Ein Jahr später war er lange Zeit in Japan, wo seine vielleicht schönsten Fotos entstanden. Sie fangen die Ruhe und Klarheit traditioneller Kultur in Japan ein. Paris Match schickte ihn 1952 nach Indochina, wo er den „heroischen Kampf der französischen Soldaten” fotografieren sollte. Das Ergebnis seiner Arbeit waren Bilder voller Mitgefühl für die geschundene Bevölkerung der Region. In dieser Zeit schrieb er an seinen Mentor Robert Capa, er wolle nach Südamerika, so weit wie möglich weg von aller Zivilisation. Er fuhr per Schiff mit seiner Frau nach New York, von dort weiter per Zug nach Mexiko. Allein reiste er weiter nach Panama, Chile und Peru, fotografierte die Ruinen der Inkas, war überwältigt von der Schönheit der Bergwelt in den Anden.

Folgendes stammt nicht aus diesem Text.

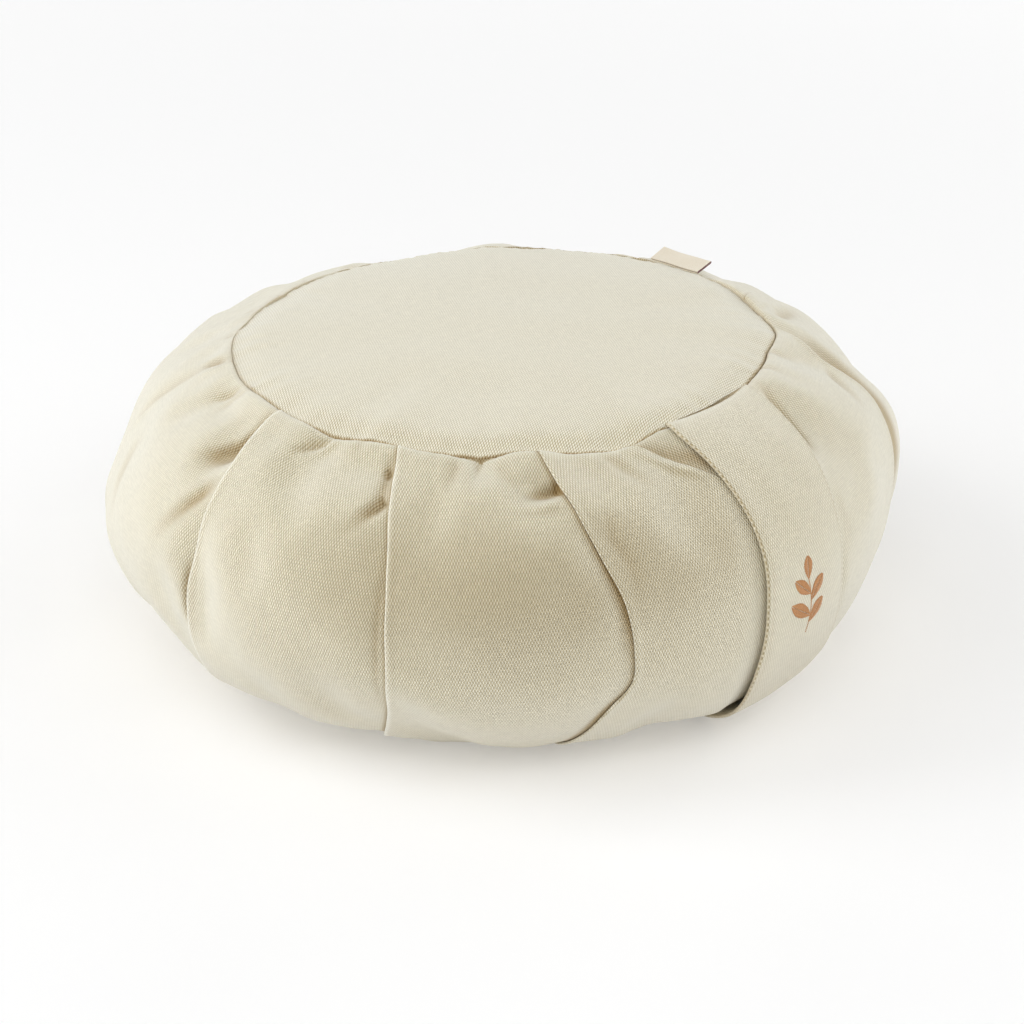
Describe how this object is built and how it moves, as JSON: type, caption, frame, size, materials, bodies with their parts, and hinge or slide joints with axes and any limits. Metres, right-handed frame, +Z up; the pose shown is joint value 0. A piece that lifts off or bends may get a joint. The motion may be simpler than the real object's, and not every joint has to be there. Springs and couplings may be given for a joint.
{
  "type": "zafu meditation cushion",
  "caption": "Round filled floor cushion with a pleated side wall, flat-seamed top and base panels, a wide carrying strap sewn down the side and a small folded tab in the top seam.",
  "frame": {"origin": "centre of the flat base that the cushion rests on", "axes": "+Z up, -Y towards the front, +X towards the strap's side"},
  "size_m": [0.3644, 0.3591, 0.1442],
  "materials": {
    "canvas": "matt cream cotton canvas in plain weave",
    "strap_canvas": "matt cream cotton canvas, edge-stitched on both long sides",
    "woven_tab": "fine woven satin tape, bare"
  },
  "bodies": {
    "root": {"side_band": "canvas", "top_panel": "canvas", "base_panel": "canvas", "carry_strap": "strap_canvas", "side_label": "woven_tab"}
  },
  "joints": []
}
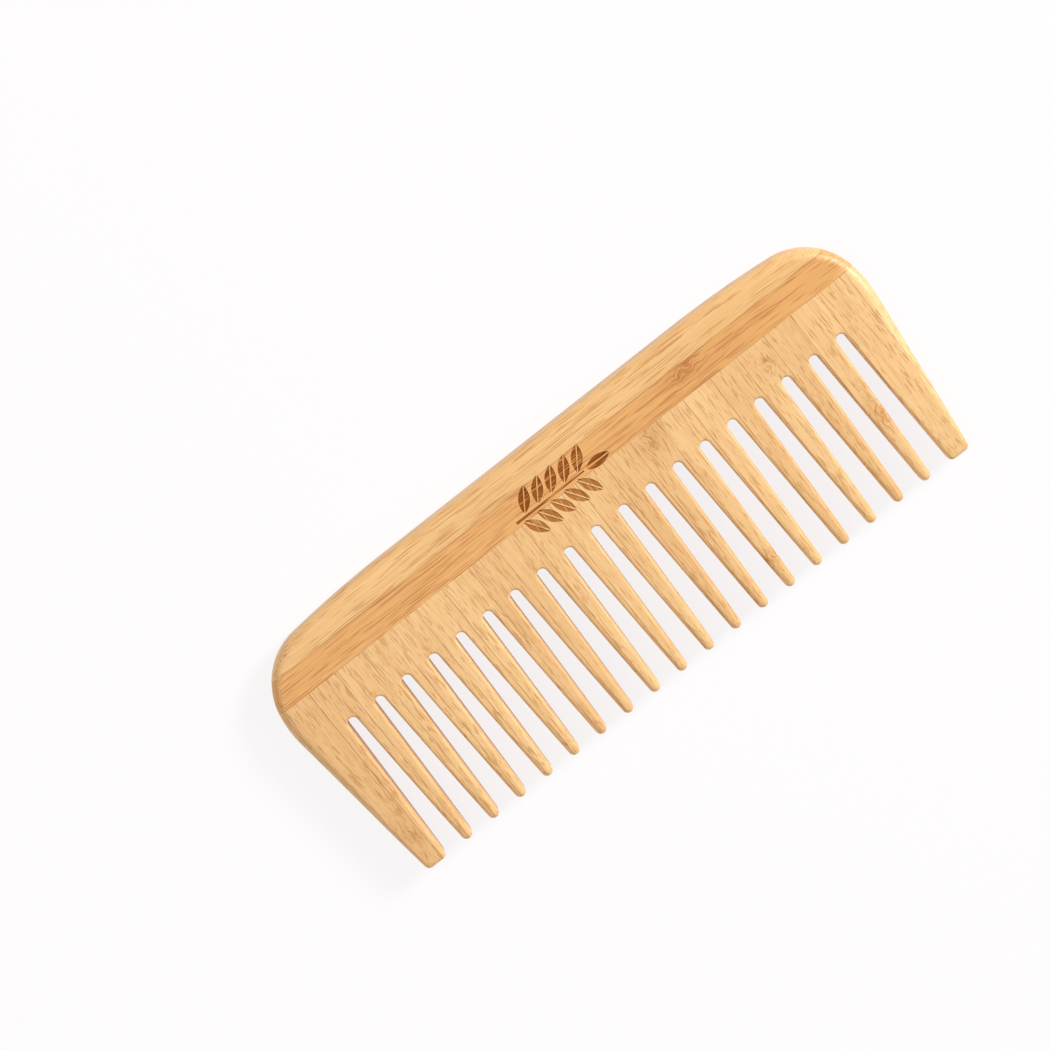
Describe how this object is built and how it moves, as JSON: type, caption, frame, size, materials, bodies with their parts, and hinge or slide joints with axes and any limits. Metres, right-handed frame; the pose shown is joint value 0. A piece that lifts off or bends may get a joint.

Im Mai 1954 traf er einen Freund, mit dem er eine Fahrt in die Berge unternahm. Das Auto kam von der Straße ab und stürzte viele Meter in die Tiefe. Werner Bischof war sofort tot. Neun Tage später kam sein zweiter Sohn zur Welt. Die unentwickelten Fotos, die man in seiner Kamera fand, sind von anrührender Schönheit und großer Poesie. Sein Magnum–Kollege Ernst Haas sagte über ihn: „Es ist, als hätten die Bilder immer auf ihn gewartet.”j
Fotos von Werner Bischof im Casal Solleric. Bis zum 5. September von Dienstag bis Samstag von 10.30 bis 13.45 und von 17.30 bis 21 Uhr. Sonntags von 10 bis 13.45 Uhr.